Crédit immobilier : la Cour de justice de l'UE saisie sur la question de la domiciliation des revenus
Les banques françaises ont le droit d'imposer la domiciliation des revenus aux emprunteurs immobiliers, une règle sur laquelle la Cour de Justice de l'Union Européenne doit se prononcer suite à la demande du Conseil d’État.
Domiciliation des revenus : un abus de pouvoir
Depuis le 1er janvier 2018, une banque peut exiger, pour accorder le crédit, que l'emprunteur domicilie ses salaires ou revenus assimilés sur une durée maximale de 10 ans en contrepartie d'un avantage individualisé clairement stipulé dans l'offre de prêt (par exemple taux préférentiel ou gratuité des frais de dossier)*. Si l'emprunteur ne respecte pas l'engagement de domiciliation, il perd l'avantage consenti sur l'ensemble des échéances restantes.

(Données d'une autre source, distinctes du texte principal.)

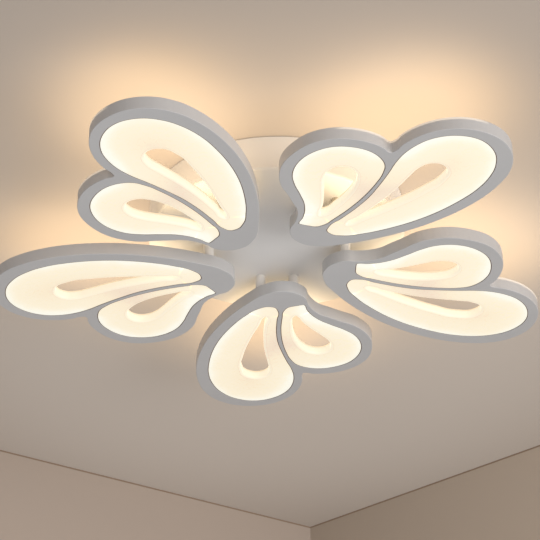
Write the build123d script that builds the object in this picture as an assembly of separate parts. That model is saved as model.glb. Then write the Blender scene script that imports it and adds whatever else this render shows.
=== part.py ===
from build123d import *
import os
from math import atan2, cos, degrees, radians, sin, sqrt

# A flush LED ceiling light seen from below: a round pan against the ceiling and five
# butterfly-wing heads around it, each carried on two hollow posts.
# The origin is the middle of the ceiling plane, +Z is up, and the light hangs below Z = 0.
# The ceiling bracket lies along X.
# A wing is drawn lying along +X, then turned about Z to its own azimuth.

os.makedirs("parts", exist_ok=True)

# Driving dimensions of the whole light
WINGS = 5
FIRST_AZIMUTH = 140.5       # of the first wing, counted from the bracket
CANOPY_RADIUS = 175.0
CANOPY_DEPTH = 52.0
CANOPY_SHEET = 1.5
CANOPY_EDGE_ROUND = 3.0
RIM_GAP = 1.0               # the pan's rim stops this far short of the ceiling

# Driving dimensions of a wing
WING_FACE_Z = -92.0
WING_DEPTH = 18.0
WALL = 1.8
SHEET_Z = -81.0             # underside of the translucent back sheet
SHEET = 2.0
PLATE = 2.0
FACE_EDGE_ROUND = 0.8

# Driving dimensions of the diffusers
SHADOW_GAP = 0.4            # gap round each diffuser, and how far its face is set back
FACE_THICK = 3.0
LIP = 2.2
LIP_THICK = 1.6
TUBE_WALL = 2.0
TUBE_ROUND = 2.6
LENS_EDGE_ROUND = 0.6

# Driving dimensions of the posts and what is on them
POSTS = ((90.0, 25.0), (92.0, -21.0))
POST_RADIUS = 7.0
THREAD_RADIUS = 5.0
BORE_RADIUS = 3.5
TUBE_CLEARANCE = 0.2
TUBE_NUT_FLATS = 14.0
TUBE_NUT_HEIGHT = 4.0
LEAD_RADIUS = 1.3

# Ceiling bracket and the two knurled cap nuts that hold the pan up
BRACKET_HALF = 140.0
BRACKET_WIDTH = 26.0
BRACKET_THICK = 2.0
BRACKET_DROP = 6.0          # how far the bracket's ends stand off the ceiling
JOGGLE_START = 98.0
JOGGLE_END = 104.0
SLOT_REACH = 60.0
SLOT_LENGTH = 20.0
SLOT_WIDTH = 5.5
STUD_REACH = 129.0
STUD_RADIUS = 2.45
STUD_END_Z = -60.0
CAP_RADIUS = 6.5
CAP_BORE_RADIUS = 2.5
CAP_HEIGHT = 11.0
CAP_GAP = 0.3

WING_TOP_Z = WING_FACE_Z + WING_DEPTH
FLANGE_Z = WING_FACE_Z + WALL
CANOPY_FACE_Z = -CANOPY_DEPTH
FLOOR_Z = CANOPY_FACE_Z + CANOPY_SHEET
UP = (0, 0, 1)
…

Avant que le législateur s'empare du sujet, l'obligation de domiciliation des revenus sur toute la durée du crédit était largement pratiquée par les établissements bancaires. Désormais cette contrainte ne peut excéder 10 ans, tout en étant assortie d'un "cadeau". Si la mesure semble favoriser les consommateurs, sa durée paraît excessive considérant que la durée réelle de remboursement d'un prêt oscille entre 8 et 10 ans. Selon l'Afub (Association française des usagers de banques), cette réglementation est un "excès de pouvoir" et contrevient à la mobilité bancaire introduite par les directives européennes. A la parution du décret, Serge Maître, président de l'Afub, avait dénoncé une réglementation incitant à généraliser cette pratique qui rend le client captif de sa banque. La seule solution reste alors de rembourser le prêt par anticipation, ce qui peut coûter jusqu'à 6 mois d'intérêt pour l'emprunteur.
Domiciliation des revenus : contraire au droit européen
En août 2017, L'Afub avait demandé au Conseil d’État, la plus haute juridiction administrative française, l'annulation du décret relatif à la domiciliation des revenus lors d'une demande de prêt immobilier. Elle avait en parallèle saisi la Commission Européenne pour non-respect du droit européen, qui, rappelons-le, est toujours supérieur au droit d'un État membre. Selon une décision du Conseil d’État publiée mercredi 5 décembre, la question est renvoyée à la Cour de Justice de l'Union Européenne.
La juridiction communautaire devra statuer prochainement sur un éventuel défaut de conformité du décret à la directive européenne n°2014/92/UE du 23 Juillet 2014 dont un des principes est de "soutenir une mobilité financière efficace et aisée à long terme".